Mangroves: Traveling through time 100,000 years to achieve the 2030 sustainable development goals

Speaker: Octavio Aburto-Oropeza
Institution: UC San Diego
Location: MS 7124
Date: January 18, 2023
Time: 3:30 pm to 4:30 pm


Mangrove ecosystems are critical hubs of biodiversity, protectors of our coastlines from damaging effects of storms and erosion, and play a major role in the mitigation of climate change through the sequestration and long-term storage of atmospheric carbon. Members of Aburto Lab study the ecological and economic value of mangroves. From otolith and soil analysis, to drone and satellite technologies, we analyze how these forests provide ecosystem services for humans and we answer questions about ecosystem management at the municipal, state, federal, and international levels.
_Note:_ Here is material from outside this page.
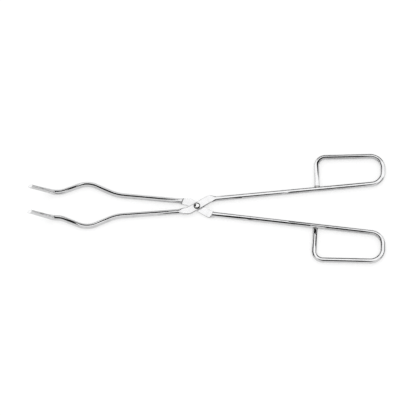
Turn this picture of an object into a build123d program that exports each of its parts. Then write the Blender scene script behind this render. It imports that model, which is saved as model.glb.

However, squeezed between industrial activities—such as agricultural and tourism developments—and rising seas, we are losing mangrove ecosystems and their invaluable services. Deforestation has led to global losses of over 35% of mangrove cover in the last three decades. For this reason, Aburto Lab is generating science to improve the efficiency and success of global mangrove conservation and restoration, starting with Mexico, one of the top five countries with the greatest mangrove extent. We propose a framework to connect large, international climate action agreements with local on-the-ground community-based conservation in Mexico to make tangible progress towards the goal of 0% mangrove deforestation by 2030.